In 2013 while Baroness Hale was overseeing a complicated family law case, she made the following comments which the Court of Appeal has summarised thus:
“The language used by Baroness Hale is striking. Different words and phrases are used, but the message is clear. Orders contemplating non-consensual adoption – care orders with a plan for adoption, placement orders and adoption orders – are “a very extreme thing, a last resort”, where “no other course is possible in the child’s interests”, they are “the most extreme option”, a ” when all else fails”, to be made, “only in exceptional circumstances and where motivated by overriding requirements pertaining to the child’s welfare, in short, where nothing else will do”
Because of her “nothing else will do” comment Baroness Hale has forever changed the way family law is reviewed and reflected upon in the courts and has facilitated much debate amongst lawyers and other practitioners, including children`s social workers involved in family law cases. Her comments influence the courts massively because now whenever family proceedings go as far as children being placed for (non-consensual or forced) adoption in the UK, professionals must reflect on the good judge`s comments.
Andrew Pack is a care lawyer at Brighton and Hove City Council and their in-house advocate. He has also represented parents in care proceedings. He is the creator and author of the Suesspicious Minds child law blog, which deals with public law, private law, social work, serious case reviews and Court of Protection cases. In a recent blog he wrote about the “nothing else will do” comment and ponders how it may be interpreted in many ways. Here are some of his thoughts…..
Nothing else will do if…..
There is genuinely, literally, no other option that could be conceived of.
The other options available are appreciably worse for the child than adoption would be.
There are other options, but they require a degree of intervention by the local authority (LA) that would in effect be unworkable.
There are other options, but they require a degree of intervention by the LA that the LA says is disproportionate
There are other options, but in order to make use of them, the court would not be able to make a final decision within the 26-week court timetable.
There are other options, but in order to make use of them, the court would be extending the decision-making process to a point where the delay would be harmful for the child and the harm cannot be justified.
Any of the other options would cause harm to the child or carry with it a significant risk of harm to the child, and weighing up the options, adoption is the least harmful of all of the options available.
I work in the West Midlands borough of Solihull. This is all very interesting for me in my position as Parents` Advocate to parents who have a learning difficulty. I am currently working with three families where the LA plan for the children is to put them forward for adoption. It is also important to note that local authorities have adoption targets to meet each year which places undue pressure on childrens` services to get children adopted quickly, within the fourteen month period designated as time enough by our government.

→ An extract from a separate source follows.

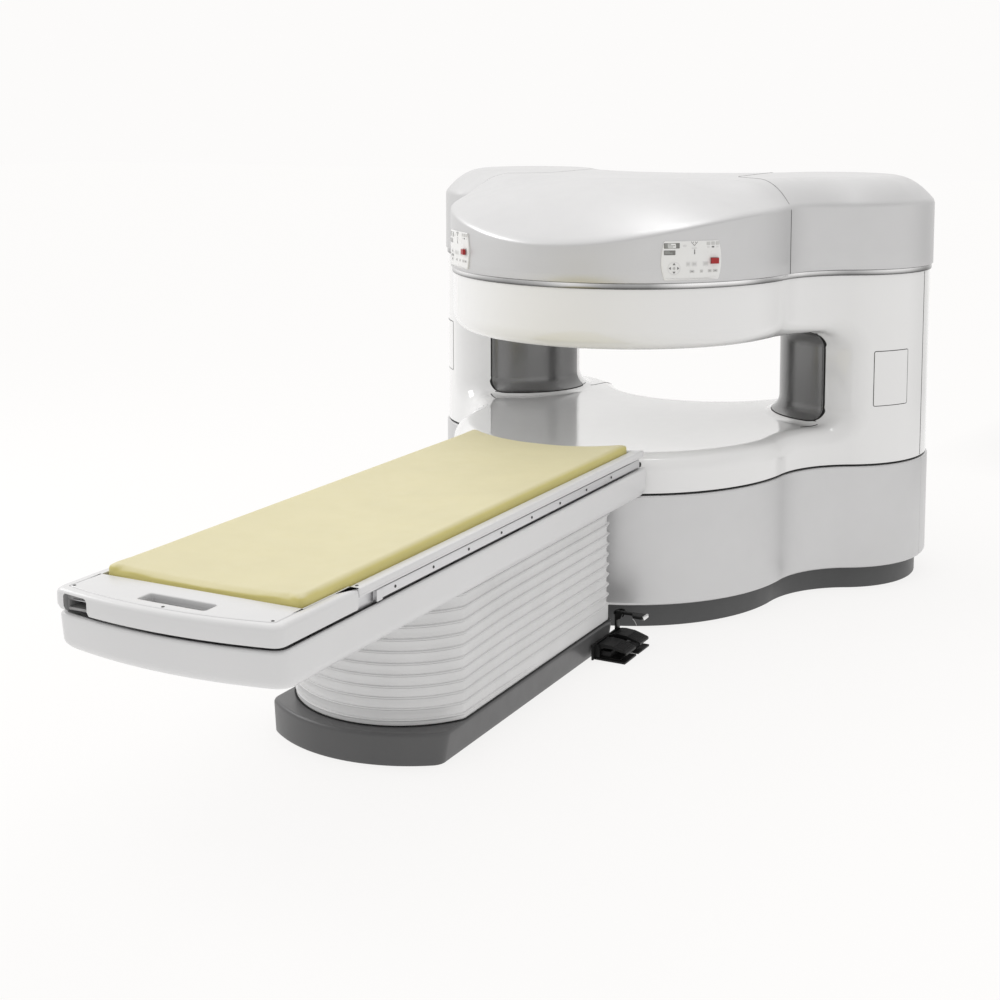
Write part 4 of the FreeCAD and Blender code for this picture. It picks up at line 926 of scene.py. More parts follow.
def line(a, b, n):
    return [tuple(np.array(a, float) + (np.array(b, float) - np.array(a, float)) * i / (n - 1)) for i in range(n)]


for s in (-1, 1):
    # parting line between the front body and the rear cover, down the outside wall
    xr = LOBE[0] + math.sqrt((LOBE_R - BODY_IN) ** 2 - (SPLIT - LOBE[1]) ** 2)
    body_seam(line((s * xr, SPLIT, Z_BODY + 0.002), (s * xr, SPLIT, Z_BAND - 0.002), 60), 0.0022)
    # round the foot of the post and back over the pole's top, and the same under the upper body
    for z_in, z_flat in ((0.765, Z_POLE), (1.150, Z_GAP)):
        arc = []
        for k in range(49):
            t = math.radians(262 - (262 - 165) * k / 48)
            arc.append((s * (POST[0] + 0.362 * math.cos(t)), POST[1] + 0.362 * math.sin(t), z_in))
        body_seam(arc, 0.0022)
        body_seam(line((s * 0.512, 0.735, z_flat), (s * 0.452, 0.985, z_flat), 24), 0.0022)
    # short joint in front of the post's foot
    body_seam([(s * (0.842 - 0.010 * k), 0.262 - 0.011 * k, 0.742) for k in range(7)], 0.0030)
seams.make("gantry_seams", M_GAP, "frame", "glide_black", 60.0)


# service doors: a flush sheet in a narrow dark joint
def door(side):
    b = Build()
    r = LOBE_R - BODY_IN
    a0, a1, z0, z1, rc = -48.0, -24.0, 0.845, 1.090, 0.006

    def loop(grow):
        out = []
        w = math.radians(a1 - a0) * r / 2 + grow
        hgt = (z1 - z0) / 2 + grow
        for q in fillet_profile([(-w, -hgt), (w, -hgt), (w, hgt), (-w, hgt)], rc + grow, 5):
            out.append(q)
        long_w, long_h = 24, 30
        full = []
        for i in range(len(out)):
            a, c = out[i], out[(i + 1) % len(out)]
            lng = math.hypot(c[0] - a[0], c[1] - a[1])
            k = 1 if lng < 0.02 else (long_w if abs(c[0] - a[0]) > abs(c[1] - a[1]) else long_h)
            full += [(a[0] + (c[0] - a[0]) * j / k, a[1] + (c[1] - a[1]) * j / k) for j in range(k)]
        return full

    def place(q, rad):
        t = math.radians((a0 + a1) / 2) + q[0] / r
        return (side * (LOBE[0] + rad * math.cos(t)), LOBE[1] + rad * math.sin(t), (z0 + z1) / 2 + q[1])

    def sheet(loops, rads, mat, fill_n=10):
        rows = len(loops)
        n = len(loops[0])
        vs = [place(q, rad) for lp, rad in zip(loops, rads) for q in lp]
        fs = grid_faces(rows, n, wrap_c=True)
        # concentric rings close the curved face without a flat fan
        last = loops[-1]
        base = (rows - 1) * n
        for k in range(1, fill_n + 1):
            sc = 1 - k / fill_n if k < fill_n else 0.02
            vs += [place((q[0] * sc, q[1] * sc), rads[-1]) for q in last]
            nb = len(vs) - n
            fs += [(base + i, base + (i + 1) % n, nb + (i + 1) % n, nb + i) for i in range(n)]
            base = nb
        fs.append(tuple(base + i for i in range(n)))
        b.add(vs, fs, mat)

    sheet([loop(0.0032), loop(0.0032)], [r - 0.002, r + 0.0005], 1)
    sheet([loop(0.0), loop(0.0), loop(-0.0010)], [r - 0.002, r + 0.0009, r + 0.0012], 0)
    name = "right" if side > 0 else "left"
    ob = b.make("service_door_" + name, [MAT["white_gloss"], M_GAP], "frame", "white_gloss", 40.0)
    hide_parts("access_panel_" + name)


door(1)
door(-1)


# post inserts: dark satin shells that follow the body's waisted surface
def insert(side):
    b = Build()
    base = -0.0

    def prof(t):
        # t from 0 at the foot to 1 at the head: radius and height along the waisted post
        a0 = math.radians(57.0)
        arc = FILLET * a0
        straight = (Z_GAP - FILLET) - (Z_POLE + FILLET)
        total = 2 * arc + straight
        s = t * total
        if s < arc:
            a = a0 - s / FILLET
            return POST_R + FILLET - FILLET * math.cos(a), Z_POLE + FILLET - FILLET * math.sin(a), (-math.cos(a), math.sin(a))
        if s < arc + straight:
            return POST_R, Z_POLE + FILLET + (s - arc), (-1.0, 0.0)
        a = (s - arc - straight) / FILLET
        return POST_R + FILLET - FILLET * math.cos(a), Z_GAP - FILLET + FILLET * math.sin(a), (-math.cos(a), -math.sin(a))

    total = 2 * FILLET * math.radians(57.0) + (Z_GAP - Z_POLE - 2 * FILLET)

    def patch(grow, edge, lift, mat):
        # rounded-rectangle region of the waisted surface, drawn onto the body and then raised from it
        th0, th1 = math.radians(174.0), math.radians(268.5)
        width = (th1 - th0) * POST_R + 2 * grow
        tall = total + 2 * grow
        cols, rows = 72, 56
        vs = []
        for j in range(cols + 1):
            u = width * 0.5 * (1 - math.cos(math.pi * j / cols))
            for i in range(rows + 1):
                w = 0.5 * (1 - math.cos(math.pi * i / rows))
                cut = 0.0
                for dd, rc in ((u, 0.026), (width - u, 0.088 + grow)):
                    if dd < rc:
                        cut = max(cut, rc - math.sqrt(max(0.0, rc * rc - (rc - dd) ** 2)))
                s = cut + (tall - 2 * cut) * w - grow
                t = min(1.0, max(0.0, s / total))
                rad, z, nn = prof(t)
                over = s - total if s > total else (s if s < 0 else 0.0)
                th = th0 - grow / POST_R + u / POST_R
                rad += abs(over)
                vs.append((side * (POST[0] + rad * math.cos(th)), POST[1] + rad * math.sin(th), z))
        vs = settle(np.array(vs, float), 6)
        g = body_grad(vs)
        g /= np.linalg.norm(g, axis=1)[:, None]
        n_r = rows + 1
        idx = np.arange(len(vs))
        border = (idx % n_r == 0) | (idx % n_r == rows) | (idx < n_r) | (idx >= cols * n_r)
        top = vs + g * np.where(border, edge, lift)[:, None]
        low = vs - g * 0.004
        allv = [tuple(q) for q in top] + [tuple(q) for q in low]
        off = len(top)
        fs = grid_faces(cols + 1, n_r)
        fs += [tuple(off + q for q in reversed(f)) for f in grid_faces(cols + 1, n_r)]
        rim = [j * n_r for j in range(cols + 1)] + [cols * n_r + i for i in range(1, n_r)] + \
              [j * n_r + rows for j in range(cols - 1, -1, -1)] + [i for i in range(rows - 1, 0, -1)]
        for q in range(len(rim)):
            a, c = rim[q], rim[(q + 1) % len(rim)]
            fs.append((a, c, off + c, off + a))
        b.add(allv, fs, mat)

    patch(0.0050, 0.0010, 0.0012, 1)
    patch(0.0, 0.0020, 0.0034, 0)
    name = "right" if side > 0 else "left"
    ob = b.make("post_insert_shell_" + name, [MAT["insert_metal"], M_GAP], "frame", "insert_metal", 40.0)
    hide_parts("post_insert_" + name)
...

The well-known Lib-Dem MP John Hemming, who vehemently opposes forced adoption stated in a recent newspaper article,
“The government target is to increase adoptions of children in care. Children who go back to their parents or to loving grandparents do not meet the target. Thus in 1995 the number of children under five adopted in England was a mere 560, while children under five whose care ceased (a term that includes those who go back to live with their families) was double this.

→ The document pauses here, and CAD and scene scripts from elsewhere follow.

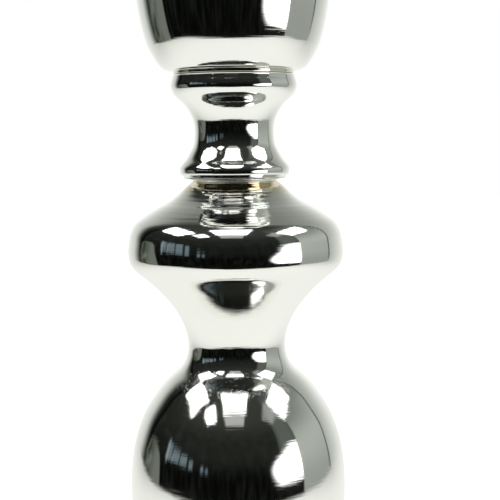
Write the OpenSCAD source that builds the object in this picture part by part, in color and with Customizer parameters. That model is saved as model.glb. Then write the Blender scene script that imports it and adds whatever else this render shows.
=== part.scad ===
// Turned candlestick, 483 mm tall: a domed foot, a collar, a baluster with an onion-shaped knop,
// a spool and a vase-shaped cup, all clamped on one tie rod. The drip pan, its spigot and the
// pricket lift off the cup together.
// The origin is on the axis, on the surface that the candlestick stands on. Units are millimetres.
// Every outline is a list of [radius, height] points, with heights from that piece's own base.

/* [Foot] */
// Radius of the foot's rim
foot_r = 82; // [78:1:90]
// Height of the foot's top above the table
foot_top = 58; // [56:1:64]
// Thickness of the felt pad
felt_t = 1.5; // [1:0.5:3]
// Thickness of the steel plate that closes the foot
plate_t = 1.5; // [1:0.5:2]

/* [Collar] */
// Height of the collar between the foot and the belly
collar_h = 24.4; // [24.4:0.2:30]
// Thickness of the two seat rings
seat_t = 1.6; // [1.2:0.2:2.4]

/* [Baluster] */
// Widest radius of the belly
belly_r = 54.4; // [52:0.1:60]
// Narrowest radius of the waist
waist_r = 24.4; // [22:0.1:28]
// Widest radius of the onion-shaped knop
knop_r = 53.8; // [50:0.1:58]
// Radius of the neck under the spool
neck_r = 21; // [20:0.1:22]
// Thickness of the cast walls
wall_t = 3.5; // [3:0.5:4]

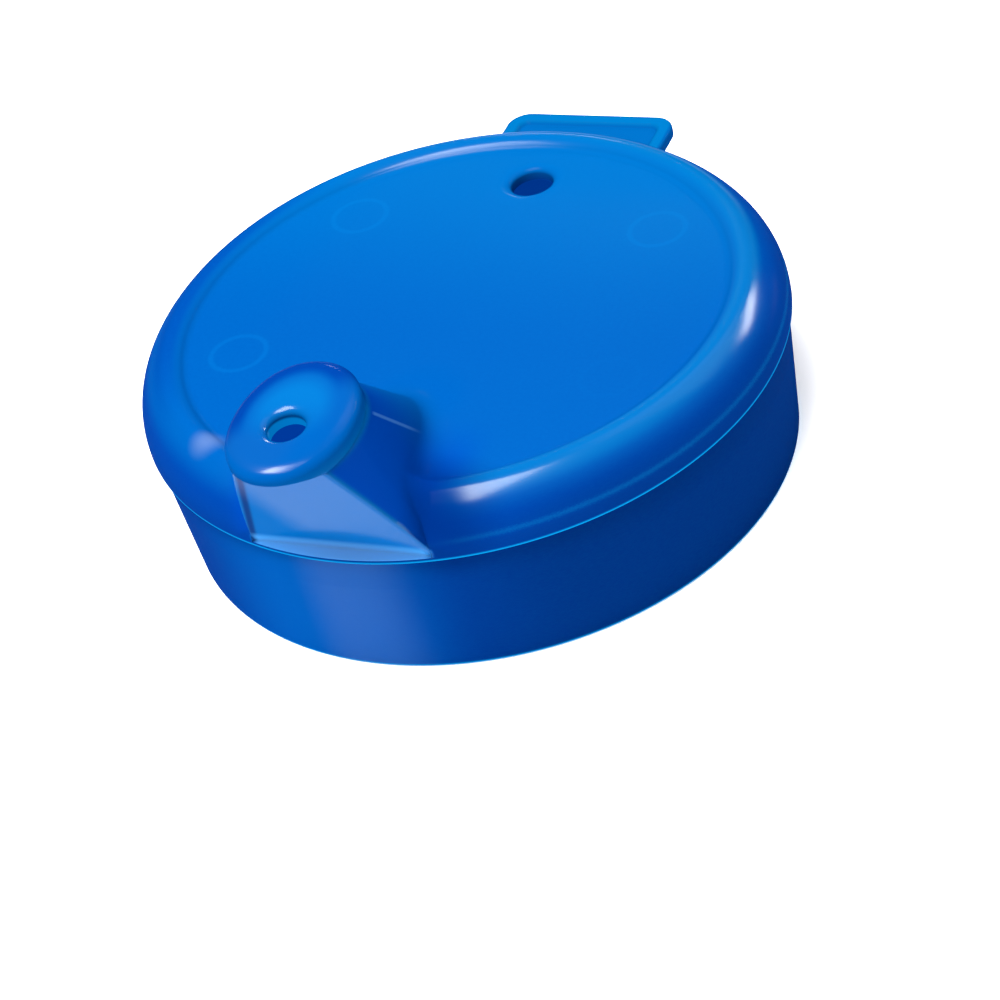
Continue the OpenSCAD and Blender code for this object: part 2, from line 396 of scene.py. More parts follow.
def meeting(above):
    """The share of the height at which each column of signed heights last turns negative going down."""
    below = above < 0
    low = COLUMN_STEPS - np.argmax(below[::-1], 0)
    low = np.where(below.any(0), np.minimum(low, COLUMN_STEPS - 1), 0)
    index = np.arange(above.shape[1])
    a, b = above[low, index], above[low + 1, index]
    part = np.where(below.any(0), np.clip(-a / (b - a), 0, 1), 0)
    return (low + part) / COLUMN_STEPS


is_face = np.arange(SIDE + FRONT) > SIDE
outer_r = np.hypot(outer_column[..., 0], outer_column[..., 1])
TOUCH = 1e-6
base = np.where(is_face, LIP_H, skin_height(outer_r))
foot_share = meeting(outer_column[..., 2] - base - TOUCH)
foot = at_share(outer_column, foot_share[None])[0]

inner_r = np.hypot(inner_column[..., 0], inner_column[..., 1])
in_cave = np.maximum(inner_r - CAVE_R, inner_column[..., 2] - cave_height(np.minimum(inner_r, CAVE_R)))
inner_share = meeting(in_cave)
inner_foot = at_share(inner_column, inner_share[None])[0]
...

By 2012, the number whose care ceased was much the same, while adoptions had more than quadrupled: of these a staggering 1,100 were ominously described as ‘consent dispensed with’. The obsession with adoption is splitting up many families merely because of government diktat.” (John Hemming is chairman of Families for Justice which fights for those who suffer at the courts’ hands.)

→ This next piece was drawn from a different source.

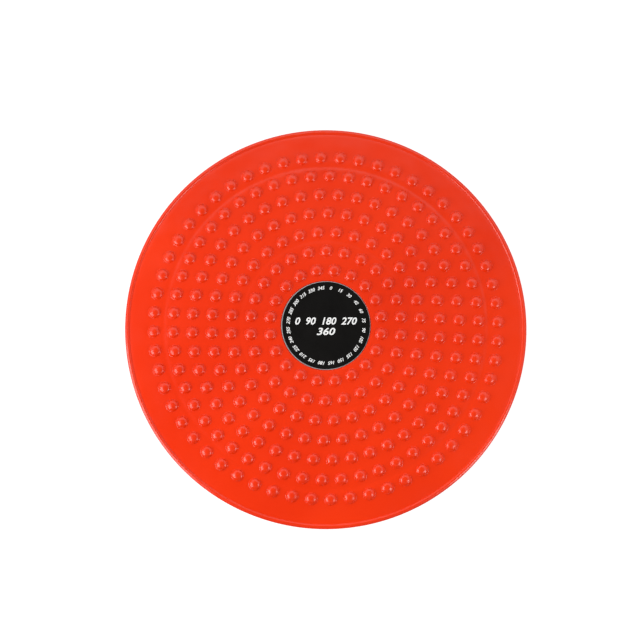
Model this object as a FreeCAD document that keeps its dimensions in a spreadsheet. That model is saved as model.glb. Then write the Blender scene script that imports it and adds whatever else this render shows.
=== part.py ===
import FreeCAD, Part
import Sketcher
import math
import os
import re

# Waist twisting disc: a domed, nubbed top disc that turns on a ring of caged steel balls
# over a smaller base that stands on six rubber pads. Millimetres, +Z up, the turning axis
# on Z, and the pads' undersides on Z = 0.

SHEET = {
    # top disc, seen from above
    "disc_radius": 124.5,
    "dome_radius": 700,
    "shell_wall": 2.4,
    "shoulder_width": 5,
    "shoulder_radius": 8,
    "bead_radius": 1.6,
    "bead_angle": 30,
    "skirt_bottom": 9,
    "skirt_wall": 2.2,
    "skirt_draft": 0.4,
    "skirt_blend": 2.5,
    # massage nubs
    "nub_radius": 3.8,
    "nub_height": 2,
    "nub_sink": 0.4,
    "nub_root": 1.2,
    "nub_margin": 1.2,
    "nub_label_space": 2.9,
    "nub_pitch": 12.0,
    "nub_first_count": 20,
    "nub_added_count": 6,
    "nub_line_angle": 117.3,
    # shallow rings that the ribs below leave in the surface
    "sink_half_width": 2.4,
    "sink_depth": 0.15,
    # label and the plug below it
    "label_radius": 27.4,
    "label_gap": 0.4,
    "label_drop": 1.2,
    "label_film": 0.25,
    "label_backing": 0.3,
    "label_margin": 0.4,
    "label_shift": 0.15,
    "label_zone_wall": 2.8,
    "label_zone_margin": 1.8,
    "plug_ledge": 2.9,
    "plug_plate": 1.5,
    "plug_gap": 0.1,
    "plug_skirt": 3,
    "plug_skirt_wall": 0.6,
    # hub and pivot
    "well_radius": 13,
    "well_wall": 3,
    "hub_floor": 3.5,
    "hub_gap": 0.6,
    "boss_drop": 1.3,
    "boss_wall": 3,
    "sleeve_gap": 0.1,
    "sleeve_wall": 1.9,
    "bush_wall": 2.45,
    "running_gap": 0.05,
    "head_gap": 0.2,
    "hex_chamfer": 0.8,
    "hex_chamfer_angle": 30,
    "bolt_radius": 3,
    "bolt_stick": 0.8,
    "bolt_head_flats": 10,
    "bolt_head_height": 4,
    "washer_radius": 9,
    "washer_hole_gap": 0.2,
    "washer_thickness": 1.6,
    "slip_washer_thickness": 1.5,
    "slip_washer_gap": 0.15,
    "axial_play": 0.1,
    "nut_height": 6,
    "nut_collar": 1.9,
    "nut_collar_radius": 4.6,
    "nut_collar_wall": 0.5,
    "nut_lip": 0.4,
    "bolt_point": 0.6,
    # ball bearing
    "ball_level": 14,
    "ball_radius": 3.5,
    "ball_circle": 53.25,
    "ball_gap": 0.03,
    "ball_count": 24,
    "race_sheet": 1.2,
    "race_groove_ease": 0.3,
    "race_groove_depth": 1.6,
    "race_half_width": 7,
    "race_gap": 0.1,
    "seat_ledge": 3.05,
    "seat_lip": 1.5,
    "cage_half_width": 5.5,
    "cage_thickness": 2.4,
    "pocket_gap": 0.2,
    # ribs inside both shells
    "rib_thickness": 1.6,
    "rib_bite": 0.8,
    "inner_rib_count": 15,
    "outer_rib_count": 30,
    "top_rib_drop": 2,
    "rib_ring_half": 0.9,
    "rib_ring_drop": 0.7,
    # base
    "rim_gap": 3.4,
    "base_floor": 3,
    "base_wall": 2.4,
    "base_edge": 3.5,
    "base_height": 10.5,
    "base_rib_height": 4,
    "nut_well_radius": 12.5,
    "nut_well_wall": 3,
    "nut_well_roof": 3,
    "nut_well_depth": 7.4,
    # rubber pads
    "pad_count": 6,
    "pad_radius": 12,
    "pad_thickness": 4,
    "pad_sink": 1.5,
    "pad_gap": 0.15,
    "pad_inset": 26.5,
    "pad_edge": 0.8,
    "pad_groove_radius": 7,
    "pad_groove_width": 1.2,
    "pad_groove_depth": 0.6,
    "cut_overrun": 1,
}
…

Many of my colleagues, including some who work for social services, are concerned about this alarming increase in children being placed for adoption when we already know how damaging to a child both in the near and the long term, adoption can be. In a recent poll, 69% of social workers did not agree with the government targets.
On 24 December 2013, the government announced:
£50 million for councils as they prepare to implement reforms and work with voluntary adoption agencies and each other to recruit more adopters for the 6,000 children waiting for a loving home. This provides a financial incentive for placing children for adoption.
A new Adoption Leadership Board supporting local authorities to drive through the reforms in the Children and Families Bill, and help adoption agencies stay on track recruiting more adoptive parents.
John Hemmings has said, “I expect in years to come the government will apologise to the children for what is being done to them today. In particular, the system ignores grandparents. For children to be taken into care is often a traumatic step. Staying with grandparents can mean a normal life for children who can then remain in touch with their birth parents. This is a far better option than foster care however, grandparents, uncles and aunts have no right to be heard by the court.”
In my opinion, our children have become a commodity, to satisfy the wants and needs of successive governments who do not wish to put in place services to support parents with life challenges and learning disabilities. They cost too much however, our precious children are expendable aren`t they?
(The author e mailed Andrew Pack to obtain permission to quote him here but he didn`t get back to me. Andrew should you read this and if you have any objections, please let me know and I will take down the blog immediately.)